As we have seen above, a rented property can be subject to a forced sale, although it depends on the circumstances of the case. The court has several powers:

  • Order for Sale: The court may order the sale of property to divide proceeds or meet housing needs
  • Mesher Order: This postpones sale until a certain event occurs (e.g., youngest child turns 18). While more common with the family home, in some cases, it can apply to investment properties.
  • Deferred sale: If one party relies on rental income, the court might delay sale or assign income until other criteria are met.

It is important to bear in mind that if there is a mortgage, lender approval is typically required for sales or transfers.

What happens to the tenants during divorce?

Tenants have legal rights under the tenancy agreement and Housing Act 1988, which are not affected by the landlord’s divorce per se.

Key points to consider are:

  • Divorce does not terminate the tenancy
  • If the property is sold, the new owner becomes the landlord under the existing tenancy terms
  • If the property is subject to a court-ordered sale, the tenant may remain until the sale completes
  • Assured Shorthold Tenancy (AST) protections apply: tenants must be given correct notice (e.g., Section 21 Notice, with minimum 2 months’ notice after fixed term ends)

Scenario:
A property is under a 12-month AST when the court orders a sale. The landlord must either:

  • Wait until the tenancy ends, then sell with vacant possession
  • Sell the property with the tenancy in place (a “buy-to-let” sale)

What if the property has negative equity?

Negative equity means the outstanding mortgage exceeds the property’s market value.
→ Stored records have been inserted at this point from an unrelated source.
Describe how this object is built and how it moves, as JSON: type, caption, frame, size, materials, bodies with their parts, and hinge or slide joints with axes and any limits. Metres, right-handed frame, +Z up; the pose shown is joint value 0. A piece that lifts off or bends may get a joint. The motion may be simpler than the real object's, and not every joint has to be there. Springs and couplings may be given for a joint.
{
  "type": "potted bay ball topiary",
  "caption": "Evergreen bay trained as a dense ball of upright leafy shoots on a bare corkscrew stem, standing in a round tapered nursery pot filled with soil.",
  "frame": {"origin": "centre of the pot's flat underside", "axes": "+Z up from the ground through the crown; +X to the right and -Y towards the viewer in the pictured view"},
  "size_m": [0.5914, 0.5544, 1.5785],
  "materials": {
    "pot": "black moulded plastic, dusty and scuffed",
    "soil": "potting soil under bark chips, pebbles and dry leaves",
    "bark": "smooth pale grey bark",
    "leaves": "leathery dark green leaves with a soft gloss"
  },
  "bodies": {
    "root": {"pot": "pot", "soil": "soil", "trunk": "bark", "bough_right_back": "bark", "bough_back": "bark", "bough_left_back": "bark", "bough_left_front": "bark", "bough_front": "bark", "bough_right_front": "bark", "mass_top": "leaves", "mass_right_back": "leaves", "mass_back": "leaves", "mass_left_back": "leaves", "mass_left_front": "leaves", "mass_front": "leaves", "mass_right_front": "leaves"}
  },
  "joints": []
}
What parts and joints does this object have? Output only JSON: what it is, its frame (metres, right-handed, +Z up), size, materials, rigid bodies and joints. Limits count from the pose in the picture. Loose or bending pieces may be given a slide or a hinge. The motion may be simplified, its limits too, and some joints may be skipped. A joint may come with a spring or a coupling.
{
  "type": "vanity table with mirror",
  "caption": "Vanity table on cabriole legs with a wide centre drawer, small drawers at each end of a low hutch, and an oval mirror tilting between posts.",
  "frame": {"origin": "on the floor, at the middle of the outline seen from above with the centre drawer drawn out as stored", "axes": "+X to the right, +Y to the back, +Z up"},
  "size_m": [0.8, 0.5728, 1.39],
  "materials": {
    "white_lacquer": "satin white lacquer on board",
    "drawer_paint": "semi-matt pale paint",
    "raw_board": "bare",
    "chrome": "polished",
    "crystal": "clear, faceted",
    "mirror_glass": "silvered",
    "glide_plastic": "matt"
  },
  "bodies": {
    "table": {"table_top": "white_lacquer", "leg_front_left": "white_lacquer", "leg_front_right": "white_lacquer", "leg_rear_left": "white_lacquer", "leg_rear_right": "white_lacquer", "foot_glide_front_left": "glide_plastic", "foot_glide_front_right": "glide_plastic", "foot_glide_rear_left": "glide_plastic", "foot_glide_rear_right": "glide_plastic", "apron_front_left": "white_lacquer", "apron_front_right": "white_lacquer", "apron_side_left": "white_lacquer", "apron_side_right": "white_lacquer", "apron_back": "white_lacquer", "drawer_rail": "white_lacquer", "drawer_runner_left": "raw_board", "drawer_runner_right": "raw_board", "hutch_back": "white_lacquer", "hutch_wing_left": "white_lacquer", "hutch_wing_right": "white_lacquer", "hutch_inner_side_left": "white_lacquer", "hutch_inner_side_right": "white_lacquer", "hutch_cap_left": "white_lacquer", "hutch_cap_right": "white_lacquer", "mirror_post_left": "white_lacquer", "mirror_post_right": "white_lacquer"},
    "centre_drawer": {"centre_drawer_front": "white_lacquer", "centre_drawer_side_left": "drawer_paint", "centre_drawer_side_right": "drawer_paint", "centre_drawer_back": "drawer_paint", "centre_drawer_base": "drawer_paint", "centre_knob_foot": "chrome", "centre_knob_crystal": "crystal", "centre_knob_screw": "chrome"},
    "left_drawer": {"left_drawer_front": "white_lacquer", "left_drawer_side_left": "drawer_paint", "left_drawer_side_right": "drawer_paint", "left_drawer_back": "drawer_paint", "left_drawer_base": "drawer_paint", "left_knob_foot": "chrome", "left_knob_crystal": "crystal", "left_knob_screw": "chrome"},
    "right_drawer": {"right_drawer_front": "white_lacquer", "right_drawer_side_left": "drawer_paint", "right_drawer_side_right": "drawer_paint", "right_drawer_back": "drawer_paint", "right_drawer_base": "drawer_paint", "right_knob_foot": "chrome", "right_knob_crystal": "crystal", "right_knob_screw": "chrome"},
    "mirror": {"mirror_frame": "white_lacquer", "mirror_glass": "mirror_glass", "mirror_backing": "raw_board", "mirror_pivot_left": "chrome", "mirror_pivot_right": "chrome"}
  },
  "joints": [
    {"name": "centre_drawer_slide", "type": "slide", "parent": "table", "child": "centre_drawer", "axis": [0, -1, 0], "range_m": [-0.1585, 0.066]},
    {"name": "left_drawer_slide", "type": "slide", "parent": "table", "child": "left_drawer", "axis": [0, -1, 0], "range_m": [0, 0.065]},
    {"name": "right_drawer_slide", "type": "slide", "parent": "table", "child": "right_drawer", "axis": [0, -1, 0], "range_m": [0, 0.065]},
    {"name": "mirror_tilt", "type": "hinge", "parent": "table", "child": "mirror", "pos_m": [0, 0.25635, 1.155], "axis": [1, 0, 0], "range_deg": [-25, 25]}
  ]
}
This can complicate financial settlements.

Key considerations include the following:

  • If sold, the shortfall must be paid — often by both parties if the mortgage is in joint names
  • If the property is in one spouse’s name, that person is generally liable. However, the court can consider negative equity as a liability when dividing overall assets
  • The court may allow retention of the property, especially if sale would create unnecessary debt
  • Lenders must agree to any arrangements affecting mortgages

Scenario:
A rented property is worth £180,000, with a mortgage of £200,000. The husband owns it in his sole name. The court may assess this as a net liability of £20,000 and adjust the settlement accordingly — perhaps awarding the wife more from other assets to offset the husband retaining the property.
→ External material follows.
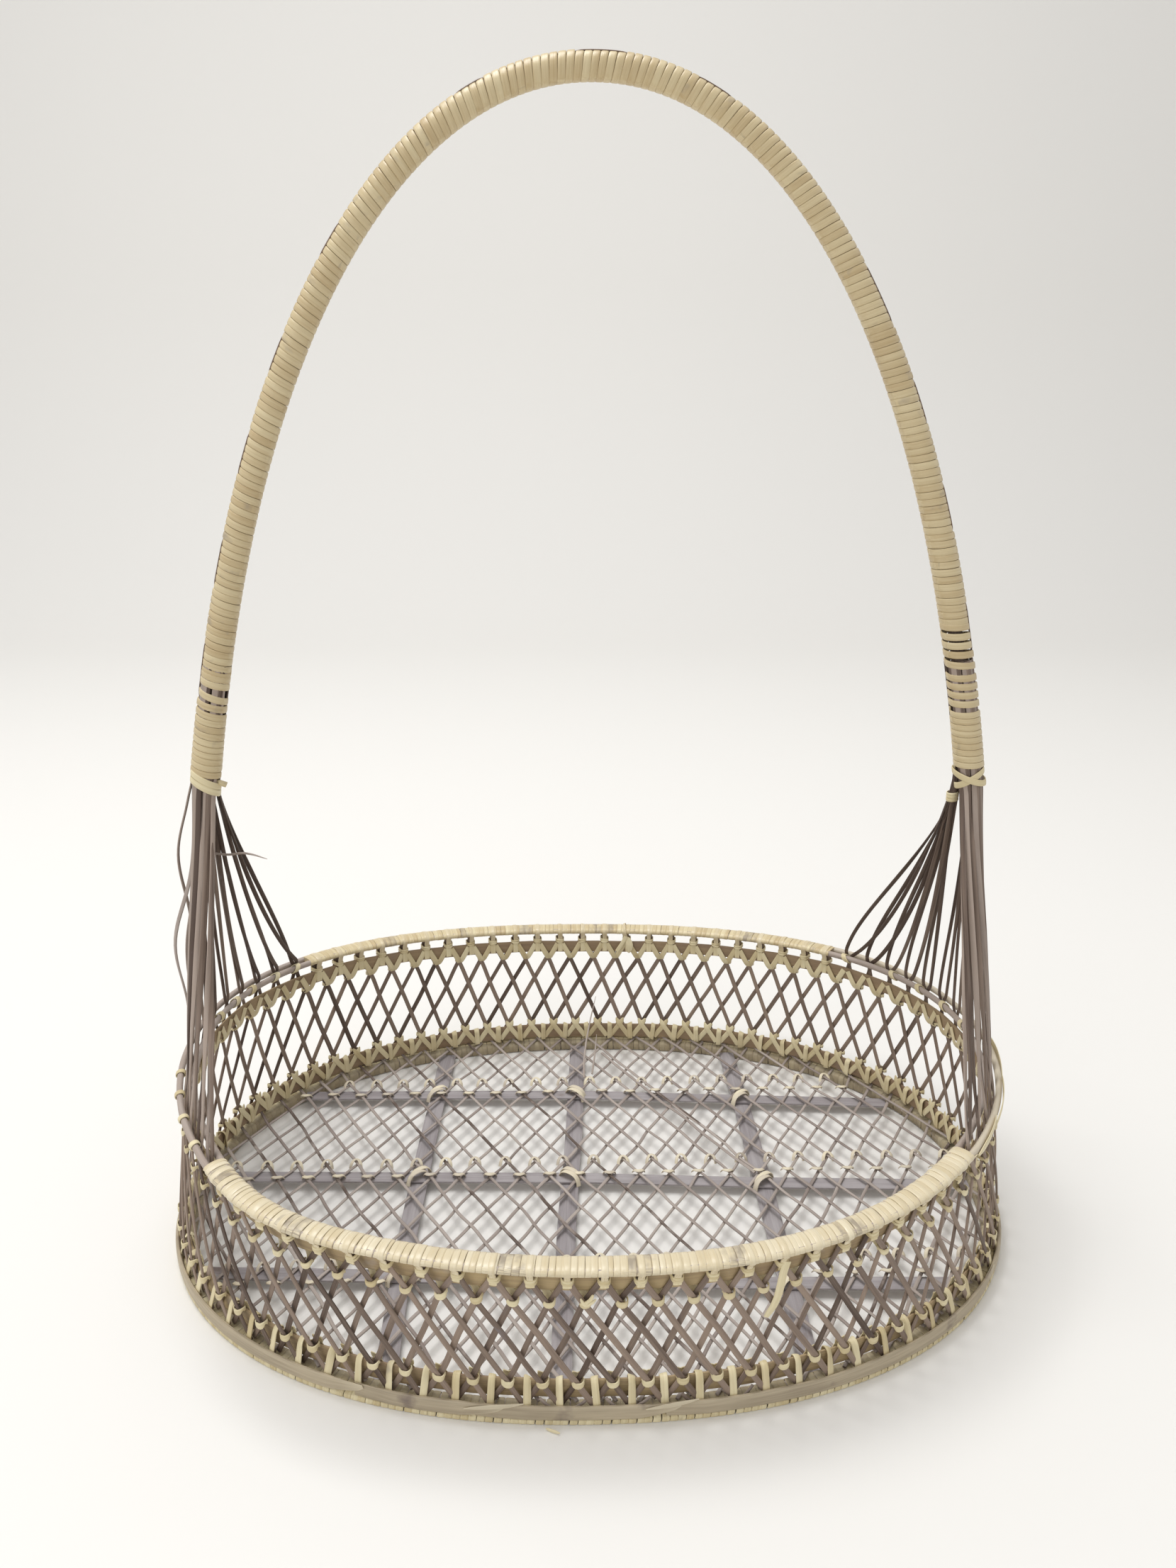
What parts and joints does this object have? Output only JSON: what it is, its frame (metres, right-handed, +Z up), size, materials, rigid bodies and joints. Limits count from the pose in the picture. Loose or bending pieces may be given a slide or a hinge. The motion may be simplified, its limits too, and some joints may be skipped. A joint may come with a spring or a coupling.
{
  "type": "rattan basket",
  "caption": "Shallow oval openwork rattan basket with a wrapped rim, a slatted lattice base and a tall fixed arch handle.",
  "frame": {"origin": "on the floor under the middle of the oval foot", "axes": "+X along the basket's length to the right, +Y to the back, +Z up"},
  "size_m": [0.451, 0.343, 0.5696],
  "materials": {
    "rod": "peeled rattan rod, weathered grey-brown, matt",
    "stake": "split cane, aged brown, matt to satin",
    "base_cane": "split cane, weathered mauve-grey, matt",
    "slat": "thin wood slat, bleached grey, matt",
    "pale_cane": "flat binding cane, pale yellow-green, satin",
    "rim_cane": "flat binding cane, cream, slightly glossy",
    "handle_cane": "flat binding cane, tan, satin",
    "foot_strip": "smooth cane strip, grey-beige, satin",
    "runner": "flat cane strip, dark brown, matt"
  },
  "bodies": {
    "root": {"base_stakes_lower": "base_cane", "base_stakes_upper": "base_cane", "cross_slat_left": "slat", "cross_slat_middle": "slat", "cross_slat_right": "slat", "foot_hoop": "rod", "foot_strip": "foot_strip", "foot_wrap": "pale_cane", "handle_collar_left": "handle_cane", "handle_collar_right": "handle_cane", "handle_core": "stake", "handle_runner": "runner", "handle_tie_left": "handle_cane", "handle_tie_right": "handle_cane", "handle_wrap": "handle_cane", "lashing_back_left": "pale_cane", "lashing_back_middle": "pale_cane", "lashing_back_right": "pale_cane", "lashing_front_left": "pale_cane", "lashing_front_middle": "pale_cane", "lashing_front_right": "pale_cane", "lashing_middle_left": "pale_cane", "lashing_middle_middle": "pale_cane", "lashing_middle_right": "pale_cane", "long_slat_back": "slat", "long_slat_front": "slat", "long_slat_middle": "slat", "lower_band": "rod", "lower_lacing": "pale_cane", "rim_rod_inner": "rod", "rim_rod_outer": "rod", "rim_wrap_back": "rim_cane", "rim_wrap_front": "rim_cane", "slat_knots_back": "pale_cane", "slat_knots_front": "pale_cane", "slat_knots_middle": "pale_cane", "stakes_back_inner": "stake", "stakes_back_outer": "stake", "stakes_front_inner": "stake", "stakes_front_outer": "stake", "stakes_left_inner": "stake", "stakes_left_outer": "stake", "stakes_right_inner": "stake", "stakes_right_outer": "stake", "upper_band": "rod", "upper_lacing": "pale_cane"}
  },
  "joints": []
}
What if the property won’t sell?

Sometimes properties won’t sell, because of market conditions, disrepair, or tenant issues.
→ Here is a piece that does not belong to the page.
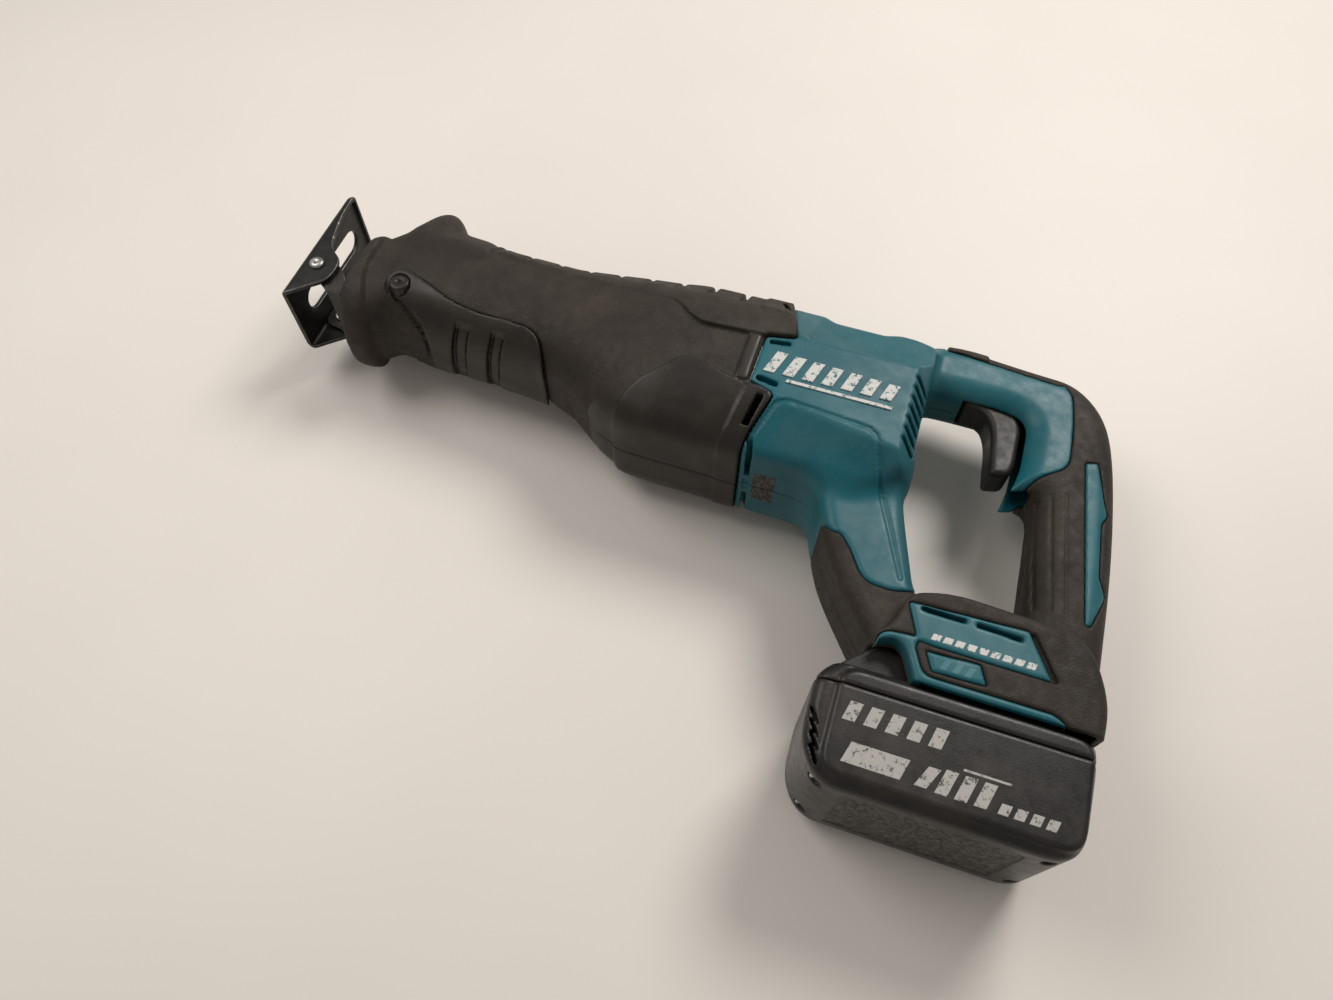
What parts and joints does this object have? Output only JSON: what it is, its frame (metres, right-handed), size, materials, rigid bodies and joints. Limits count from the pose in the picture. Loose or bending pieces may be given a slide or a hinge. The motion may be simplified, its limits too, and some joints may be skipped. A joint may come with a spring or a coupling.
{
  "type": "reciprocating saw",
  "caption": "Cordless reciprocating saw with a pivoting shoe, rubber-booted nose, D-handle with trigger and a slide-on battery pack, laid on its right side.",
  "frame": {"origin": "centre of the tool's outline, on the surface its right side lies on", "axes": "+X from the shoe to the handle, +Y from the battery to the tool's top, +Z to the tool's left side, up"},
  "size_m": [0.4396, 0.254, 0.083],
  "materials": {
    "teal_plastic": "satin moulded plastic, lightly scuffed",
    "rubber": "matte, fine grain, dusty",
    "black_steel": "blackened steel, edges worn bright",
    "steel": "machined",
    "cast_alloy": "die cast",
    "bronze": "sintered",
    "felt": "felt",
    "black_plastic": "satin",
    "battery_plastic": "semi-gloss, scratched",
    "lamination": "stacked laminations",
    "copper": "enamelled wire",
    "circuit_board": "solder resist",
    "cell_wrap": "shrink film",
    "clear_lens": "clear"
  },
  "bodies": {
    "housing": {"boot": "rubber", "gear_housing": "cast_alloy", "gear_housing_cover": "cast_alloy", "dust_seal": "felt", "front_bush": "bronze", "guide_plate": "steel", "crank_bearing": "steel", "stator_core": "lamination", "stator_coils_front": "copper", "stator_coils_rear": "copper", "sensor_board": "circuit_board", "pinion_bearing": "steel", "rear_bearing": "steel", "bearing_box": "cast_alloy", "baffle_plate": "black_plastic", "housing_left": "teal_plastic", "housing_right": "teal_plastic", "grip_left": "rubber", "grip_right": "rubber", "switch_unit": "black_plastic", "controller": "cast_alloy", "terminal_block": "black_plastic", "led_lens": "clear_lens", "housing_screw_1": "steel", "housing_screw_2": "steel", "housing_screw_3": "steel", "housing_screw_4": "steel", "housing_screw_5": "steel", "housing_screw_6": "steel", "housing_screw_7": "steel"},
    "shoe": {"shoe": "black_steel"},
    "shoe_carrier": {"shoe_bracket": "black_steel", "shoe_rivet_left": "steel", "shoe_rivet_right": "steel"},
    "shoe_lock": {"shoe_lock_button": "black_steel"},
    "blade_drive": {"slider": "steel", "clamp_spring": "steel"},
    "clamp_sleeve": {"clamp_sleeve": "black_steel"},
    "crank": {"crank_gear": "steel", "crank_roller": "steel"},
    "rotor": {"rotor_shaft": "steel", "fan": "black_plastic", "rotor_core": "lamination"},
    "trigger": {"trigger": "black_plastic"},
    "lock_off": {"lock_off_button": "black_plastic"},
    "battery": {"battery_top_case": "battery_plastic", "battery_bottom_case": "battery_plastic", "cell_pack": "cell_wrap", "battery_screw_1": "steel", "battery_screw_2": "steel", "battery_screw_3": "steel", "battery_screw_4": "steel"},
    "battery_button": {"battery_button": "teal_plastic"}
  },
  "joints": [
    {"name": "shoe_depth", "type": "slide", "parent": "housing", "child": "shoe_carrier", "axis": [-1, 0, 0], "range_m": [0, 0.03]},
    {"name": "shoe_tilt", "type": "hinge", "parent": "shoe_carrier", "child": "shoe", "pos_m": [-0.20975, 0.057, 0.0415], "axis": [0, 0, 1], "range_deg": [-12, 24]},
    {"name": "shoe_lock_push", "type": "slide", "parent": "housing", "child": "shoe_lock", "axis": [0, 0, 1], "range_m": [0, 0.003]},
    {"name": "blade_stroke", "type": "slide", "parent": "housing", "child": "blade_drive", "axis": [1, 0, 0], "range_m": [-0.016, 0.016]},
    {"name": "clamp_turn", "type": "hinge", "parent": "blade_drive", "child": "clamp_sleeve", "pos_m": [-0.17375, 0.071, 0.0415], "axis": [1, 0, 0], "range_deg": [0, 60], "stiffness_Nm_per_rad": 0.02},
    {"name": "crank_turn", "type": "hinge", "parent": "housing", "child": "crank", "pos_m": [-0.01375, 0.041, 0.0415], "axis": [0, 1, 0], "continuous": true},
    {"name": "motor_turn", "type": "hinge", "parent": "housing", "child": "rotor", "pos_m": [0.06025, 0.054, 0.0415], "axis": [1, 0, 0], "continuous": true},
    {"name": "trigger_pull", "type": "hinge", "parent": "housing", "child": "trigger", "pos_m": [0.16525, 0.091, 0.0415], "axis": [0, 0, 1], "range_deg": [0, 8], "stiffness_Nm_per_rad": 0.4},
    {"name": "lock_off_push", "type": "slide", "parent": "housing", "child": "lock_off", "axis": [0, 0, 1], "range_m": [0, 0.003]},
    {"name": "battery_slide", "type": "slide", "parent": "housing", "child": "battery", "axis": [-1, 0, 0], "range_m": [0, 0.12]},
    {"name": "battery_release", "type": "slide", "parent": "battery", "child": "battery_button", "axis": [0, -1, 0], "range_m": [0, 0.0012], "stiffness_N_per_m": 600}
  ],
  "couplings": [
    {"joint": "motor_turn", "follows": "crank_turn", "ratio": 4}
  ]
}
Options include (but are not limited to):

  • Deferred sale or Mesher order (as mentioned above)
  • One party buys out the other’s interest
  • Retain and share income or liabilities, although this requires ongoing co-operation between the separated couple, which is often not possible

The court will aim for pragmatic solutions — it is likely to be reluctant to force loss-making sales unless necessary.

If the market is particularly poor, parties may be encouraged to agree a temporary arrangement (e.g., share rent income, delay sale) with a review after 6–12 months.

Treatment of rental income in divorce

Rental income is treated as:

  • Asset: if capital value is being divided
  • Income: if one spouse relies on it, e.g., for spousal maintenance calculations

The court will consider:

  • Gross and net rental income
  • Tax and mortgage deductions
  • Whether the rental property is a primary or supplemental source of income

If one party is to retain the property, the other might receive a greater share of other capital assets or receive ongoing spousal maintenance.

Prenups, postnups, and property protection

If a landlord has a prenuptial or postnuptial agreement ringfencing rented properties, it may help protect those assets, though such agreements are not automatically binding in UK law. Courts give weight to them if:

  • Both parties took independent legal advice
  • The agreement is fair and made without pressure
  • Full disclosure was provided

Landlords concerned about future risk may wish to:

  • Use declarations of trust
  • Avoid co-mingling rental profits with matrimonial finances
  • Keep good records showing pre-matrimonial acquisition or inheritance

Rented properties are often complex thanks to their dual role as assets and income sources, and the presence of tenants adds additional considerations. For these reasons, landlords going through divorce should seek early legal and financial advice.